Well, first off, he is correct that the team will look very different than the one that opened the 2013-14 season, which right off the bat actually makes this story a lot different than the one in Colorado. The Avalanche team that surprised the hockey world in 2013-14 wasn’t substantially altered from the one finished with a 16-25-7 record in the lockout shortened 2013 campaign.

Additionally, different isn’t automatically better. The Sabres have lost Ryan Miller and Thomas Vanek for example and you can make an argument that no one on their current roster is better than those two players — at least not yet as some of their youngsters have high ceilings.

A few things did change in Colorado though. Patrick Roy took over as the team’s head coach and, in addition to giving them new hope, he joined goalie coach Francois Allaire in helping Semyon Varlamov take a huge step forward. Varlamov was at the center of the Avalanche’s success as they were bombarded with shots all season and relied on him to stand tall.

Meanwhile, Buffalo struggled largely in spite of Miller’s goaltending last season so while the new combination of Michal Neuvirth and Jhonas Enroth might prove to be solid, the single biggest change that bolstered the Avalanche wouldn’t have quite the same effect on the Sabres.

What Buffalo needs is for its defense to improve, but more than that, they need someone to find the back of the net. Colorado saw its offense improve in part thanks to a strong rookie season from Nathan MacKinnon and while the Sabres have some promising young forwards that might step up, they have a far bigger gap to overcome.

The Avalanche’s offense wasn’t great in the lockout shortened campaign, but Buffalo’s offense last season was statistically the worst of the 21st century.

It’s that gap that will be difficult for the Sabres to overcome in a single campaign. They do have some noteworthy scoring threats such as Matt Moulson, Cody Hodgson, and Tyler Ennis, but their top two lines don’t look overly promising on paper.

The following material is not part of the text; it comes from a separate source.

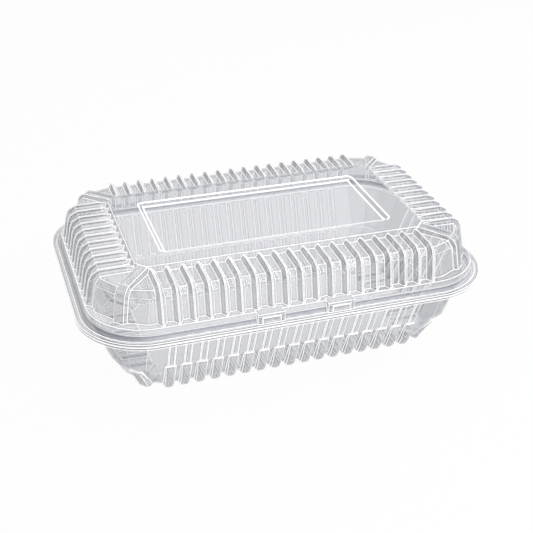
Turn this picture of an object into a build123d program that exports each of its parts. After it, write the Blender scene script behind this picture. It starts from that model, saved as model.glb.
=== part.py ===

So maybe Colorado isn’t an ideal example for Buffalo, but the thing about a young team is that you never know quite what will happen. It seems realistic to assume that this will be a season of growing pains for the Sabres, but if they find their groove early in the season, then they might surprise people.

  1. shaundre93 - Aug 28, 2014 at 4:20 PM

    They wont surprise like Colorado, but I think they’ll do better than expected. They have a great coach, a couple goalies who could potentially break out, some solid young fwds (big Girgensons fan) and I think a top pair of Gorges-Myers will be dynamite as Myers will finally have a safety net which will lead to some steady progression for him. They will definitely be at the bottom, but I think they’ll be much more competitive this year

    • mackattack29 - Aug 29, 2014 at 9:25 AM

      I don’t get how anyone couldn’t be a Girgensons fan. That kid is straight up talented. No way around it.

    • jinx21fan - Aug 29, 2014 at 2:00 PM

      “They wont surprise like Colorado, but I think they’ll do better than expected.”
      “They will definitely be at the bottom, but I think they’ll be much more competitive this year”

      LOL – So what you are saying is the Sabres have very, very low expectations!

  2. djshnooks - Aug 28, 2014 at 5:31 PM

    Next year that’s exactly what it will be.

    They are focused on that 2015 draft with5 picks in the top-60, 3 first rounders…and lots of cap space for July 1st, 2015.

    Come October 2015, they will break out.

    Even if they win 10 more games this year, that could still be “good enough” for a top-5 pick…but it’s all about the 2015 offseason.

    However, I think with the prospects already in the pipeline, a scenario that sees them get say 2 of Strome, Zacha, Hanifin, would be a good consolation to losing a #1 or #2 and a chance McDavid or Eichel.

    If they didn’t get Reinhart and have 3 first round picks next year, I wouldn’t think that…but given the depth of the 2015 draft, adding 2-3 more top-end prospects works.

    • 19to77 - Aug 28, 2014 at 7:18 PM

      I imagine they may try to add a fourth. They still have plenty of pieces to offer at both the trade deadline (Stewart, Stafford and Meszaros all UFAs this year) and at the draft. Endless goalie and centre depth in the prospect pool means they could trade one or two of either and still have plenty to work with, especially with the three new 1st-rounders they’ll already be adding.

  3. avscup - Aug 28, 2014 at 5:54 PM

    Keep in mind Colorado drafted Duchene, O’Reilly, Landeskog and Mackinnon. It is rare that so many 1st and a 2nd pick pan out the way these players have. Two Calder trophies and a runner up. Buffalo should be better but it will boil down to a lot more than the good fortunes Colorado had. Coaching was a big part of that. Roy changed the culture of the team!

    Stewart will need to play the whole ice for 60 minutes a night for starters. When he does that, he is awesome. I watched for a couple years in CO. Wasn’t always pretty and the effort wasn’t always there. Same in St. Louis. You won’t do what CO did without that kind of effort.

    • 19to77 - Aug 28, 2014 at 10:43 PM

      Well, as far as coaching and culture changes go, you won’t find many guys who preach work ethic harder than Nolan. And aside from that he works with whatever he’s given and the sum of his teams is always more than their parts. Guy’s a professional overachiever. Look at the Latvian national squad.